[BEGIN Supplied information]
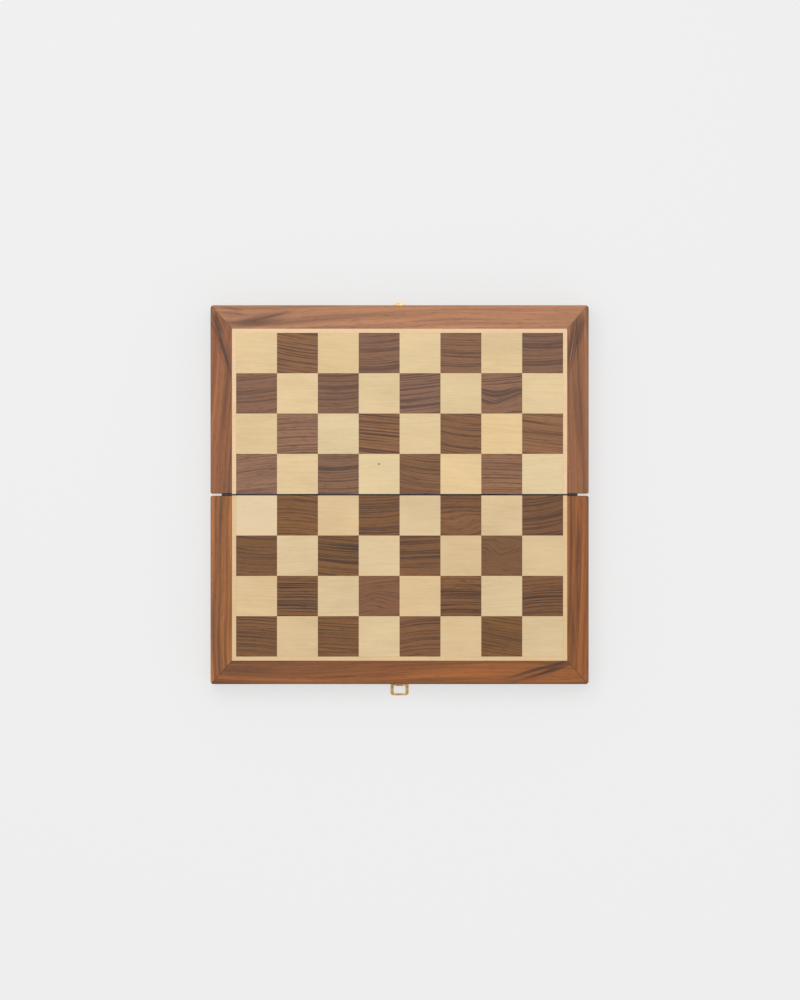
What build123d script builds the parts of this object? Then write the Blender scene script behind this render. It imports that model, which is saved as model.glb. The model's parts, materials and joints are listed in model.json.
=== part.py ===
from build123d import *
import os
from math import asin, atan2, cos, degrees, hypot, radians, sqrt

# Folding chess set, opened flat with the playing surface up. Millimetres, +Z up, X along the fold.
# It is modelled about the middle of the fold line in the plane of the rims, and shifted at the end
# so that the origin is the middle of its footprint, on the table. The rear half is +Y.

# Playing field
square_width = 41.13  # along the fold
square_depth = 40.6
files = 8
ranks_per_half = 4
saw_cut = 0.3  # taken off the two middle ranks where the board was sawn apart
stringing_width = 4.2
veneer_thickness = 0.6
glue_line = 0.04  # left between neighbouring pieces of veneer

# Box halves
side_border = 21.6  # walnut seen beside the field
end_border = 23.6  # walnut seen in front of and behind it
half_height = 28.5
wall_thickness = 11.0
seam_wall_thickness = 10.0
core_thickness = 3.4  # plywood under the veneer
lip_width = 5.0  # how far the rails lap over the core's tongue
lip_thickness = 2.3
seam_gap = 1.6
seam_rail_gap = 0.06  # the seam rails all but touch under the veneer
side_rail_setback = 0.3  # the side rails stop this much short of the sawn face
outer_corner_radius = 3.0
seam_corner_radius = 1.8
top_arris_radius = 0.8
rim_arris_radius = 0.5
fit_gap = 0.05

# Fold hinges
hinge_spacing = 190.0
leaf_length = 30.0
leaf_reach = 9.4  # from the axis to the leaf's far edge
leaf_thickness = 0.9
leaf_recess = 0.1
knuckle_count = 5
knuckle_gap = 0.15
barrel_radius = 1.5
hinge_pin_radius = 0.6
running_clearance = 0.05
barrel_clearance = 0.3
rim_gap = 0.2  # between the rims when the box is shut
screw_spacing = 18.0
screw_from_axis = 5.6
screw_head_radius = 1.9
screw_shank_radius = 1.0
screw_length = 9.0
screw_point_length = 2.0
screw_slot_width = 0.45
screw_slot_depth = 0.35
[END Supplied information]
Task to complete → Quote exactly the stretch of lines above that starts at the first one and ends at the line with "# so that the", and nothing beyond it.

Final result →
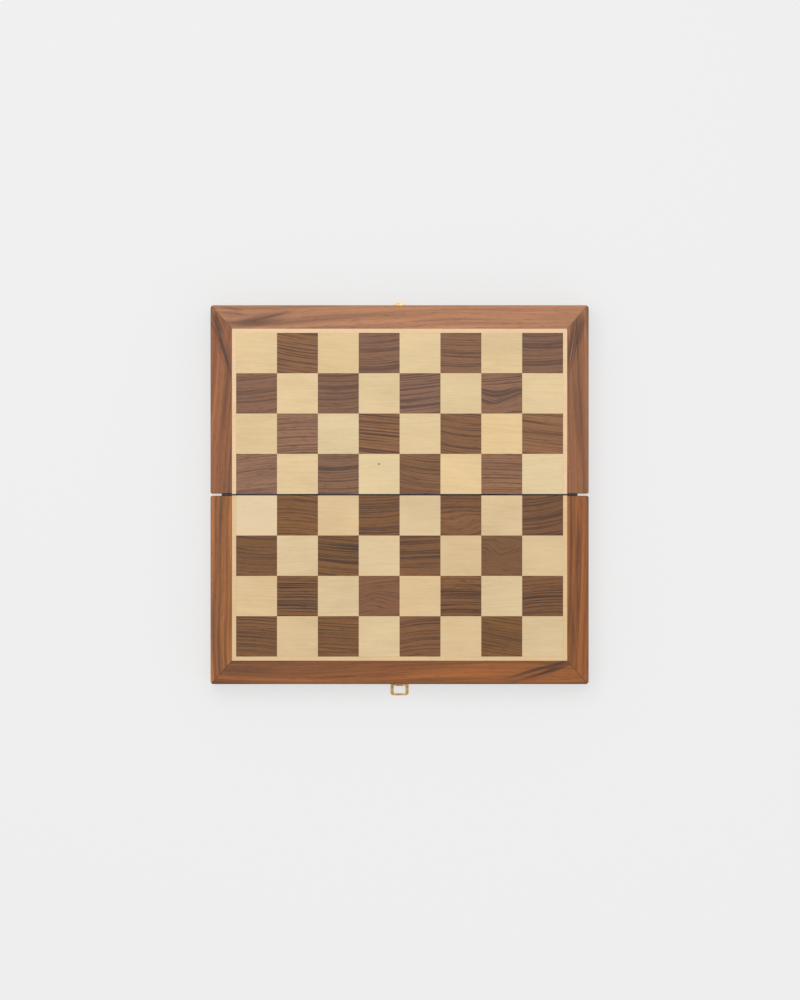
What build123d script builds the parts of this object? Then write the Blender scene script behind this render. It imports that model, which is saved as model.glb. The model's parts, materials and joints are listed in model.json.
=== part.py ===
from build123d import *
import os
from math import asin, atan2, cos, degrees, hypot, radians, sqrt

# Folding chess set, opened flat with the playing surface up. Millimetres, +Z up, X along the fold.
# It is modelled about the middle of the fold line in the plane of the rims, and shifted at the end
# so that the origin is the middle of its footprint, on the table. The rear half is +Y.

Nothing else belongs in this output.